I know; I know. It seems like I say "morning sun and afternoon shade" about every plant, but the further South you grow the more universal that advice becomes. (Except for heat-sensitive-anywhere plants like dogwoods, where it always applies.)

Anyway: In the Northeast, mid-Atlantic, Midwest and other cold winter regions, raspberries should get full sun. So should popular summer plants like tomatoes and peppers. But when you get to areas where winter is mostly mild and summers are intensely hot, those same plants need a break later in the day.

I like to say that for most plants "full sun" means full sun in the North, a little shade in USDA Zone 7, and serious afternoon shade in the higher Zones. It's easy to forget that catalog and online descriptions have to try and cover the entire country while, in reality, plants are going to have very different needs in, say, Minnesota than San Diego (where raspberries are difficult to impossible to grow.)

But we have two strong clues that our listener might do better than if she were in Southern California or Phoenix. One is that it seems like she gets a decent number of chilling hours. The other is her notation that blueberries do well in her area. I presume these are types of blueberries bred to do better down South, like rabbiteyes—but all blueberries still need a winter chill; and if they produce in her area, so should raspberries.

Planting time? In the Spring. You buy dormant canes mail-order or from a local nursery and plant them in the ground about the same time as tomatoes. If you know someone who's already growing raspberries nearby, see if you can bum a few plants from them in the spring, when lots of new shoots pop up in established patches; those canes should already be adapted to the local climate. At the very least, see if they know the variety name and seek to purchase the same plants.

Now, time for a little primer on my all-time favorite fruit!

There are two basic 'types' of red raspberries. The most common type is known as 'fall-bearing', which is half-right; or 'ever-bearing' which is a complete lie. These are the kind of raspberries I grow, and they actually fruit twice a year—but in a way that confuses the heck out of people when they first hear the sequence: New canes sprout up from the soil in the Spring, grow all season long and then produce a nice crop of berries at the very tips of the canes in the Fall. Then the canes go dormant and may look dead, but don't dare prune them—because the following year they'll sprout new green growth and produce a big flush of berries all up and down those canes just as Summer arrives.

I never have any raspberries to share in the Fall, but I give away pints when that 'second year' late Spring harvest comes in; it's a ratio of almost 10 to 1. That so-called 'second crop' is enormous.

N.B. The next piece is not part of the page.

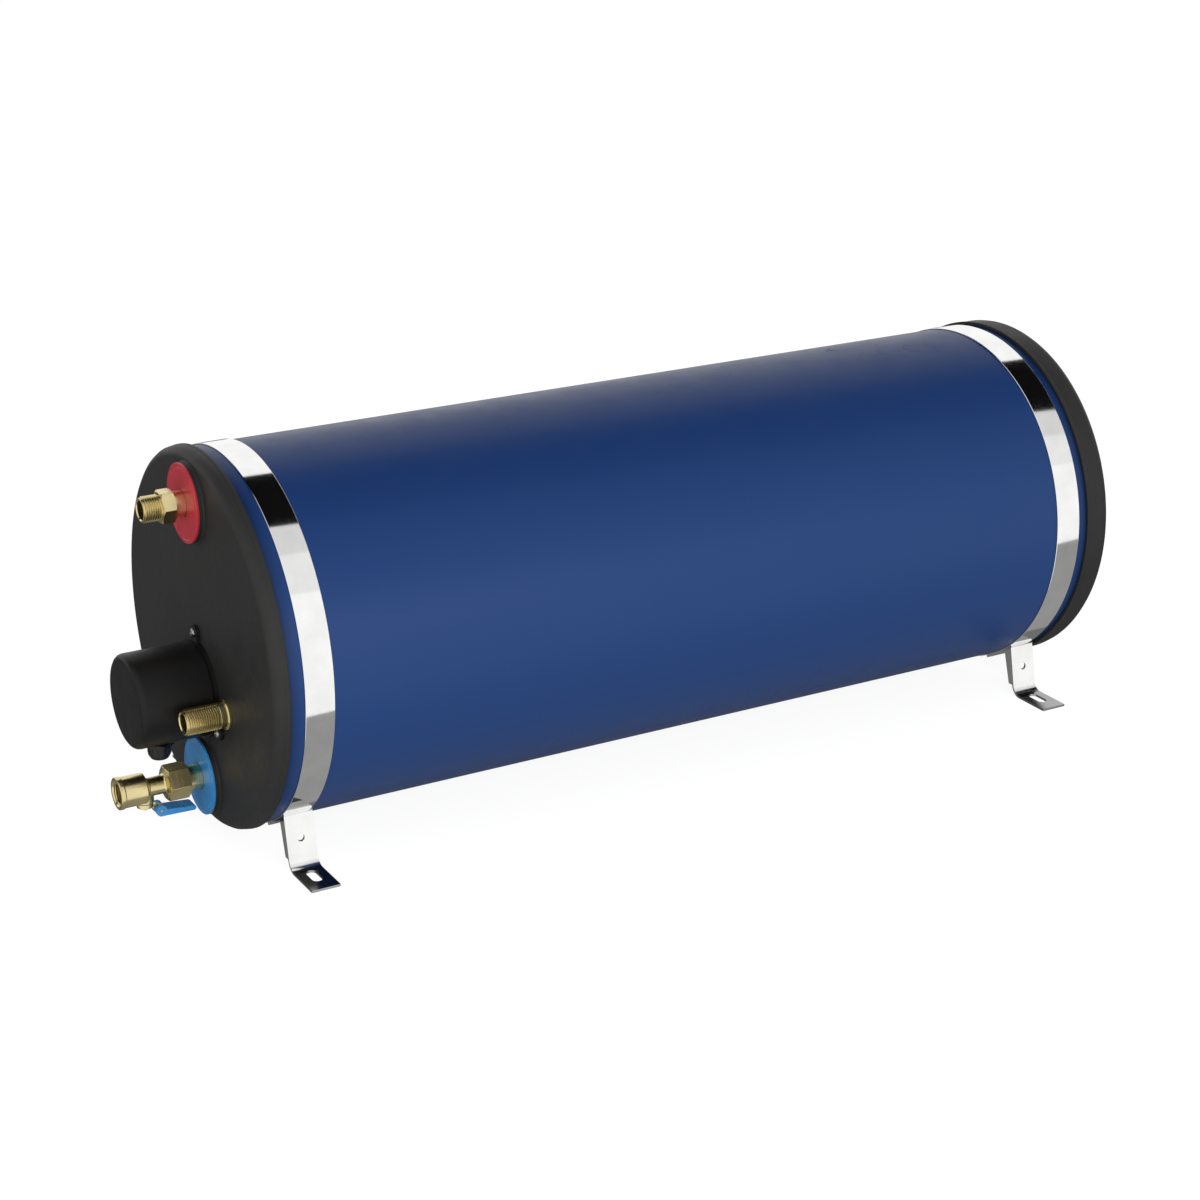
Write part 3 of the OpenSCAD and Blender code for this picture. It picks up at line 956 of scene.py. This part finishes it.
def band_shape(node):
    outer = box_size(node).z / 2 / MM
    width = box_size(node).x / MM
    hoop = ring(jacket_mm, outer, 0, width, (0.3, 0.45, 0.45, 0.3), FINE_SIDES)
    overlap = arc_strip(outer - 0.4, outer + strip_mm, 0.4, width - 0.4, overlap_degrees)
    welds = []
    for turn in (-3, 3):
        weld = turned(
            [
                (0, -0.5, 0),
                (3.2, -0.5, 0),
                (3.2, 0.12, 0.1),
                (2.6, 0.12, 0.1),
                (2.2, -0.1, 0.1),
                (0, -0.1, 0),
            ],
            32,
        )
        moved(weld, Matrix.Rotation(QUARTER, 4, "Y") @ shift(0, 0, outer + strip_mm))
        moved(weld, Matrix.Rotation(math.radians(turn), 4, "Z") @ shift(0, 0, width / 2))
        welds.append(weld)
    return moved(join_shapes(hoop, overlap, *welds), along_tank(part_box(node)[0].x))


add_piece("front_steel_band", band_shape("front_band"), band_steel, "front_band")
add_piece("rear_steel_band", band_shape("rear_band"), band_steel, "rear_band")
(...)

The other basic type of raspberry is truly 'everbearing'; sometimes called 'summer bearers', they pretty much fruit all season long. Consult your local county extension service when choosing varieties; they're the real experts on what varieties do best in your area.

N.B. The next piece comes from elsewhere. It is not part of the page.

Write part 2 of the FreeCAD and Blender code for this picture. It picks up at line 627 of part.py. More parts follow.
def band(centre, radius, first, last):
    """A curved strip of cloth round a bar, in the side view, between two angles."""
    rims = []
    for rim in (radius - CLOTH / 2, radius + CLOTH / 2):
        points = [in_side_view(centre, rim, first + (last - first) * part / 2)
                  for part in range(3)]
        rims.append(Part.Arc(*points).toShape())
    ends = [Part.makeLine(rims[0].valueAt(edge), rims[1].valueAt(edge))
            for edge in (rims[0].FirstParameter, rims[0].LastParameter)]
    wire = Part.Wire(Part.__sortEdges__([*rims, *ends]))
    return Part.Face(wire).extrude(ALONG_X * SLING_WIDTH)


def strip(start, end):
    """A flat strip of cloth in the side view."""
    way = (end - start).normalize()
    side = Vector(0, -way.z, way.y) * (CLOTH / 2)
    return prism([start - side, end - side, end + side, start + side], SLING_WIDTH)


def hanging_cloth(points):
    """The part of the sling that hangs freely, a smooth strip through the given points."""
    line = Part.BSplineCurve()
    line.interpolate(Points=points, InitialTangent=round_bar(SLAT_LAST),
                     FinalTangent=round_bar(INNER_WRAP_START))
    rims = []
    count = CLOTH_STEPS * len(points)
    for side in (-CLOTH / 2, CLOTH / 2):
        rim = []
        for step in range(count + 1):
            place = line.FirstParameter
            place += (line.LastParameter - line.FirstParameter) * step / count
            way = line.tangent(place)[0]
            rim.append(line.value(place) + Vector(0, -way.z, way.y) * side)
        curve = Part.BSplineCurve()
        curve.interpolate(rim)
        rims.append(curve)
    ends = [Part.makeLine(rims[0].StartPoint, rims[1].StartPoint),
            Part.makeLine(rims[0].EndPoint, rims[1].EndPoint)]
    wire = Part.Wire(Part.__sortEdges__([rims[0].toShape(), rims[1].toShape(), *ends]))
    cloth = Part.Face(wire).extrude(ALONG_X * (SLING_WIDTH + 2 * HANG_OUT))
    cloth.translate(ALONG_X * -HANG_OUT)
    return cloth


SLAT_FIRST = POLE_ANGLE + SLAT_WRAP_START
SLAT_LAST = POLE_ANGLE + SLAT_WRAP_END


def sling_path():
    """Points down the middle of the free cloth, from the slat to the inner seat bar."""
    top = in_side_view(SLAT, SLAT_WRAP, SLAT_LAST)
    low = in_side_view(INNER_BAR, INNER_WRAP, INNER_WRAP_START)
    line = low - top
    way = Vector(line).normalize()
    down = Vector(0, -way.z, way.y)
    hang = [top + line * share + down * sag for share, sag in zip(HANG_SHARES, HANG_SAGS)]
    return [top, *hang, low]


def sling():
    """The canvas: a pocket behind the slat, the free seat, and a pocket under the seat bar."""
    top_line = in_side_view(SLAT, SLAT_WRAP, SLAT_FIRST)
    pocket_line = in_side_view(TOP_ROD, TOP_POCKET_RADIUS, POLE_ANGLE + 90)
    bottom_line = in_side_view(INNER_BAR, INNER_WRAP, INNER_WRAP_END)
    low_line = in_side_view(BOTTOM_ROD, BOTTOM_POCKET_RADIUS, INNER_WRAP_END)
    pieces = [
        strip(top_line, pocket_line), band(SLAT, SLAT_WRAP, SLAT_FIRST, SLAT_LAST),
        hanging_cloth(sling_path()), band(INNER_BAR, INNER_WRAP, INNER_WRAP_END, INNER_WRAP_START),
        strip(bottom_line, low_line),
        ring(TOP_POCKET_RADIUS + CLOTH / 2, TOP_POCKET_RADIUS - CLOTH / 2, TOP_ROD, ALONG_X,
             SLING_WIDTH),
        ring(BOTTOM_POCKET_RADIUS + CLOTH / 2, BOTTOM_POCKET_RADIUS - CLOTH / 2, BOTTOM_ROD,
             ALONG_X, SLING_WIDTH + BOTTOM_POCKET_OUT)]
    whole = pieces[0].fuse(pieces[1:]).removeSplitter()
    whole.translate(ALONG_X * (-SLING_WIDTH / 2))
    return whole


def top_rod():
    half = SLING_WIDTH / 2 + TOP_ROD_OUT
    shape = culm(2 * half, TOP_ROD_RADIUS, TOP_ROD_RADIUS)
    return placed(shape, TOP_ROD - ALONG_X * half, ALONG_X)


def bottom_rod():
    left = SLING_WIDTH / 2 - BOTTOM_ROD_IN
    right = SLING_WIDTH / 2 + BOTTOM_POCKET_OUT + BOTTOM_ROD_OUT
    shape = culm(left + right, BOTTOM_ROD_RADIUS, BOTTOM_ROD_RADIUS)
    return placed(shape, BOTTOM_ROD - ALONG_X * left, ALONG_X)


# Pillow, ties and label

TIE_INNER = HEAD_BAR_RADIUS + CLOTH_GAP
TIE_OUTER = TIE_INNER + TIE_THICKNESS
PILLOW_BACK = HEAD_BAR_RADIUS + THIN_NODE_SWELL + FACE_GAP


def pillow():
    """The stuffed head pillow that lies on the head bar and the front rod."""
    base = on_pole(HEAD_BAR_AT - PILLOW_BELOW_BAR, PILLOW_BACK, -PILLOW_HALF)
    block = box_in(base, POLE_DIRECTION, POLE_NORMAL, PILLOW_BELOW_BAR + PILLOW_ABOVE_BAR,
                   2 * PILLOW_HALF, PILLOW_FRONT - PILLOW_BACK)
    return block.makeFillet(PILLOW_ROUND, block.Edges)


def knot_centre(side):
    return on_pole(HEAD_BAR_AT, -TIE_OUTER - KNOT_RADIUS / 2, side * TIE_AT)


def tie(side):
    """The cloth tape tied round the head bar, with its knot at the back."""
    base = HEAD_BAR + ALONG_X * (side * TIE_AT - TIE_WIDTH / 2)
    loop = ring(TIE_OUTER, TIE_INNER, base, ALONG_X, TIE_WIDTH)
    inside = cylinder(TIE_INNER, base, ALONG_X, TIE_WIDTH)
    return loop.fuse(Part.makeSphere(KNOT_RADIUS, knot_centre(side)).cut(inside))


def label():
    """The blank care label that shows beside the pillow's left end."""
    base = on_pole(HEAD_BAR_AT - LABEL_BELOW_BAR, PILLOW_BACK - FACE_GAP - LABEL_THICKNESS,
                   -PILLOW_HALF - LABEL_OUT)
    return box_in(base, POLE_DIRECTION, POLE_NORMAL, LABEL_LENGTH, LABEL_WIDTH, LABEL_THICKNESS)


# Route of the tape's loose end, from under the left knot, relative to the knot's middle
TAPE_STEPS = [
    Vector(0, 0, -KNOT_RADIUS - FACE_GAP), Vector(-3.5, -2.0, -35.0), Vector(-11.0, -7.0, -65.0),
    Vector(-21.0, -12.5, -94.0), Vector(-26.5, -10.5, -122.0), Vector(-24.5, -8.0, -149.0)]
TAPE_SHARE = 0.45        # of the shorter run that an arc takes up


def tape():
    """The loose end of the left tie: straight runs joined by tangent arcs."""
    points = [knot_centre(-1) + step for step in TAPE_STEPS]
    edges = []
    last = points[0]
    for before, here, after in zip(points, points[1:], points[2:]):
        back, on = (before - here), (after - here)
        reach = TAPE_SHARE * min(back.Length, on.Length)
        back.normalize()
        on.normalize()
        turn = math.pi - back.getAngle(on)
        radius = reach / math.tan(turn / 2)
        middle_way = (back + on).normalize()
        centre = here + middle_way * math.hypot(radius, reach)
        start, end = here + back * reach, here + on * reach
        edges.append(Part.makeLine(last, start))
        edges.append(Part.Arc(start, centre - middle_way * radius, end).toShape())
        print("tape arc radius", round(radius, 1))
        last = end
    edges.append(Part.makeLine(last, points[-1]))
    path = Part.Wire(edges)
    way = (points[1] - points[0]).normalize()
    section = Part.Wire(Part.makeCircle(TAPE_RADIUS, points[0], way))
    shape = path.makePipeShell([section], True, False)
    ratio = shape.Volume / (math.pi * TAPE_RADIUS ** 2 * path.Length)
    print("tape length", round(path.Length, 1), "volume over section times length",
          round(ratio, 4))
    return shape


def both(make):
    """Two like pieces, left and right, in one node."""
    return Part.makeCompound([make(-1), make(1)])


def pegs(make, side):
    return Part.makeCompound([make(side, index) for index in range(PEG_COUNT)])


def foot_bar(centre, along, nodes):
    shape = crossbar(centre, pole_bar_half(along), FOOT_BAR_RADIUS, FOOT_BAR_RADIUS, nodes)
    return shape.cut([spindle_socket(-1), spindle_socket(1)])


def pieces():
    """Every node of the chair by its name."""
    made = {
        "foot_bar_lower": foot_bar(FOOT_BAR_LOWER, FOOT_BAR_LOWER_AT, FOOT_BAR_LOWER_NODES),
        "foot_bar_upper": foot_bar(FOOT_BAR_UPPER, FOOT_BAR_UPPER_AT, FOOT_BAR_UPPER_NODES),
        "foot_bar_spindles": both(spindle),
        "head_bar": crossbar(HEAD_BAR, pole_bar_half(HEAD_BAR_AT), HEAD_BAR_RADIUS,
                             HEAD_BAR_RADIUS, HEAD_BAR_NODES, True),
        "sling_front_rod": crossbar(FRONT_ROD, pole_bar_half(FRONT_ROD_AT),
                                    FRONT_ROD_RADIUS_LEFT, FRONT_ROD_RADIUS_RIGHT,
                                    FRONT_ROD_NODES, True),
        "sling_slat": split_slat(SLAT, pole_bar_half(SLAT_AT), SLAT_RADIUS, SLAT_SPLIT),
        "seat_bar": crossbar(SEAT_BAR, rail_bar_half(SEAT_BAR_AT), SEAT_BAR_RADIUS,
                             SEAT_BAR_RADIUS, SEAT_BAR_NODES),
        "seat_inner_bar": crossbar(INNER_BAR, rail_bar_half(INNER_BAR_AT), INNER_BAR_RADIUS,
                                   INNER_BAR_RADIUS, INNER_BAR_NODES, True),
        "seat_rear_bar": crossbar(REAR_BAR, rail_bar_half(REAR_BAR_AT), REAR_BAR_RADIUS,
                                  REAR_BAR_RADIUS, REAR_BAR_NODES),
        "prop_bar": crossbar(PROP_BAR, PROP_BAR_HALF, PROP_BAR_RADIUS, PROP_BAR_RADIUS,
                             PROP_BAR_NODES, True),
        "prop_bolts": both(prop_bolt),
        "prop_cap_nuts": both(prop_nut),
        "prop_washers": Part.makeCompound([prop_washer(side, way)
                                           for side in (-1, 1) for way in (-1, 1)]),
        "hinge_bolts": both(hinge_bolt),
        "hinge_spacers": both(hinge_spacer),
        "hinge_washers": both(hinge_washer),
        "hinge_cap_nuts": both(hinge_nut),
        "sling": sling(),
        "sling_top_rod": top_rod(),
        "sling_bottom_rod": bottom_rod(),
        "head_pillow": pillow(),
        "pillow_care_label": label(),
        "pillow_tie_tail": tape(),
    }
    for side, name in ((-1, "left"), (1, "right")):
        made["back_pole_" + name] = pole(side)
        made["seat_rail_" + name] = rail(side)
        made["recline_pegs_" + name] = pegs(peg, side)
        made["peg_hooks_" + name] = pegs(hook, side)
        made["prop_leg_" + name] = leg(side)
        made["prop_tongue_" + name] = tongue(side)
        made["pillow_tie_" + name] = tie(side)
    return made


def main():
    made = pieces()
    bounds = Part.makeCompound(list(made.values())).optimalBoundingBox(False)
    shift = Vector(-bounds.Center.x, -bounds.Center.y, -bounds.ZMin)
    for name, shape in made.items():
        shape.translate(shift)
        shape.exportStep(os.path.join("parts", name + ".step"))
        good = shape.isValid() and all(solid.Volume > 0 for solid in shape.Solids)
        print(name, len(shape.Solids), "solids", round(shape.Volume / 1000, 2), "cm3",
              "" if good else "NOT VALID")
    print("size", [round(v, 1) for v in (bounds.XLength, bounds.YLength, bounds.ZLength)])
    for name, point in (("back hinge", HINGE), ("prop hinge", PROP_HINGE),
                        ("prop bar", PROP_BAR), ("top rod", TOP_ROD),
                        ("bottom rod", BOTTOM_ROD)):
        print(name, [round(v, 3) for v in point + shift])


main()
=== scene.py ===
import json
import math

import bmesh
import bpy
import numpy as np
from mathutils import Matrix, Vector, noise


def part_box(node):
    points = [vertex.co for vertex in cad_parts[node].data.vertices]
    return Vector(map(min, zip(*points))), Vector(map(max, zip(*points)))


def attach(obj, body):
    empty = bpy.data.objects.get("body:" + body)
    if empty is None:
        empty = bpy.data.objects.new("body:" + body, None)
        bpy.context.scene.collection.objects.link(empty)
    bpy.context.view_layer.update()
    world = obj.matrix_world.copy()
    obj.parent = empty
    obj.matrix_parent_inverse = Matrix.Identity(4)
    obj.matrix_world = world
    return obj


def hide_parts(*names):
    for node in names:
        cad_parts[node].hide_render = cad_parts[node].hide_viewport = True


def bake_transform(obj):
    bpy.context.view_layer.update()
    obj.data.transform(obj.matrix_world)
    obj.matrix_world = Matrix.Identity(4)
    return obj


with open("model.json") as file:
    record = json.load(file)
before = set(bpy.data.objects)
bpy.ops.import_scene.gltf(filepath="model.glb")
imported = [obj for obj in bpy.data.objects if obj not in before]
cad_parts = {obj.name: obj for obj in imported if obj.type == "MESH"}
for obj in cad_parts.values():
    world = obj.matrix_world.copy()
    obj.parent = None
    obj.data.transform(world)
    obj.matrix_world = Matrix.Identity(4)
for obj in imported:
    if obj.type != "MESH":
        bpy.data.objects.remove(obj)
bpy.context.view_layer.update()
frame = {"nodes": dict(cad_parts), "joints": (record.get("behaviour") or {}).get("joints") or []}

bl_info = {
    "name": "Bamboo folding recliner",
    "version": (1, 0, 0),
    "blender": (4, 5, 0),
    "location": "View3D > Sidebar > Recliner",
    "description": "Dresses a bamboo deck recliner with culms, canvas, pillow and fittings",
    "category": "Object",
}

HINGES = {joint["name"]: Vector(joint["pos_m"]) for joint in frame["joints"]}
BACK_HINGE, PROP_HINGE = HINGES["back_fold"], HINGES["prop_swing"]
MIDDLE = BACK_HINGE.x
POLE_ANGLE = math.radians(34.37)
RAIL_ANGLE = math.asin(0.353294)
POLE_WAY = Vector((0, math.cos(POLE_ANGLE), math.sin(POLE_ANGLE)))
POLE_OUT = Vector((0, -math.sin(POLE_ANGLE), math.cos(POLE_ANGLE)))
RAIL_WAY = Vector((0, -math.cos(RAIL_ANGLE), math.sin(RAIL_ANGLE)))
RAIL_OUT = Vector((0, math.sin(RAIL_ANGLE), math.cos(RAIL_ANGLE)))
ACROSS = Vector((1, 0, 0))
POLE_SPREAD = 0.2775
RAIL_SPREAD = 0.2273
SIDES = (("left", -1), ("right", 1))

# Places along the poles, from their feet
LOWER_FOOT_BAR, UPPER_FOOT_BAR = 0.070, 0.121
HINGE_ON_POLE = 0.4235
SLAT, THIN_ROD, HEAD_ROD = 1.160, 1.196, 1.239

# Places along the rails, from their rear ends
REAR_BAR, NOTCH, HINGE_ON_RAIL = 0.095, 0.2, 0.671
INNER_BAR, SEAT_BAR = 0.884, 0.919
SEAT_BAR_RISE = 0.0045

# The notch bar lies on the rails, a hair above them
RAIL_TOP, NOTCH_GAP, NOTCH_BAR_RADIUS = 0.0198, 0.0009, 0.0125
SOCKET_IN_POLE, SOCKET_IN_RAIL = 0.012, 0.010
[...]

And now it's time for me to get in trouble: Unfortunately, some extension services are not the best when it comes to what we call 'cultural care', as many continue to recommend high potency chemical salts as fertilizers, which is K-RAY-ZE in any situation, but especially so with raspberries, which do best in poor soil with little to no added nutrition; maybe a couple shovelfuls of compost every once in a while. If you foolishly use chemical fertilizers on these plants, you'll get insects, disease and inferior fruit.

What raspberries need most is room to spread; they are not well-behaved plants, and the best patches are planted with room to roam. They also need superior drainage, especially in warm climes, where they'll need extra water on really hot days.